Öte yandan Suriye’den gelen top atışlarının muhalifler tarafından gerçekleştirilme olasılığı da yüksektir ve nitekim bu konu Yurt gazetesi tarafından verili biçimde işlenmektedir.
Ancak olayların genel seyri itibariyle top atışlarının failinin kim olduğunun bir önemi yoktur. Suriye kazara sebebiyet vermiş olsa da muhalifler Türkiye’yi Suriye’ye çekmek amacıyla gerçekleştirmiş olsalar da, Türkiye’nin niyeti başından bellidir.
Fail muhalifler olsa da, muhaliflerin Türkiye’yi savaşa çekmek için provokasyon gerçekleştirdiklerini değil, Türkiye’nin kendilerine provokasyon görevi verdiğini düşünmek gerekir.

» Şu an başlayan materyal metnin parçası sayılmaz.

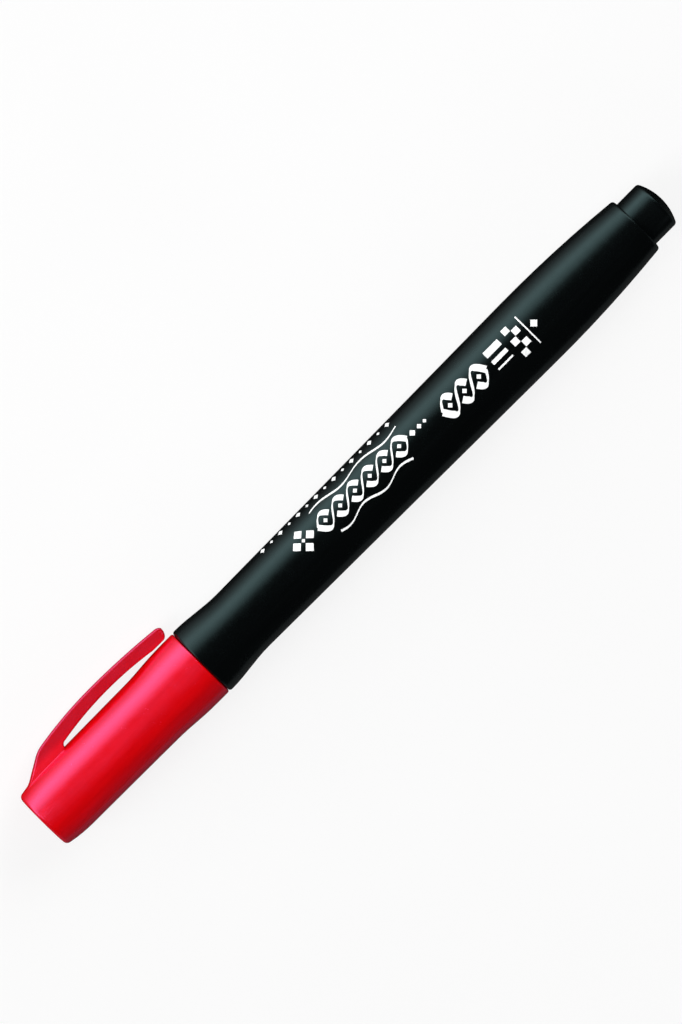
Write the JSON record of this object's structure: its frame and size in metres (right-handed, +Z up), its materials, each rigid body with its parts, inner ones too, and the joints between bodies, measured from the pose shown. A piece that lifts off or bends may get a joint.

ABD’nin Irak işgali öncesinde Saddam rejimine karşı ürettiği yalan operasyonunun benzerini şimdi Türkiye Suriye’ye karşı gerçekleştirmektedir.
Yaklaşık iki ay önce Washington’da oynanan savaş oyunu da aynı şekilde değerlendirilmelidir. O oyunda Türkiye, ABD ve NATO’yu Suriye’ye müdahaleye ikna edemiyor, zaman içinde mülteci sayısı Türkiye’nin gücünü aşacak ölçüde artıyor ve Suriye’den Türkiye’ye bombalama olayları yaşanıyor, en nihayetinde Türkiye Suriye’ye giriyordu.
Evet ABD Türkiye’yi savaşa ittirmektedir, ancak bugün esas belirleyici olan Türkiye’nin savaşmak isteğidir. AKP, emperyalist ülkelerin Libya benzeri bir müdahaleyi Suriye’de de gerçekleştireceklerini düşünüp hiper-proaktif davranarak yanılmış, ancak yanılgıya götüren süreçte izlediği taktik manevralar kendisini savaşa mecbur etmiştir.
Artık AKP’nin bu savaşın olası sonuçlarını dikkate alacak hali bile yoktur.
Türkiye ne Suriye muhalifleri ne de emperyalist devletler tarafından Suriye’ye girmek için provoke edilmektedir. Türkiye kendi savaş senaryosunun gereği olarak şimdi provokasyonları kendisi üretmektedir.
Üstelik kuzey Suriye’de bir de PYD gerçekliği ortaya çıkmıştır.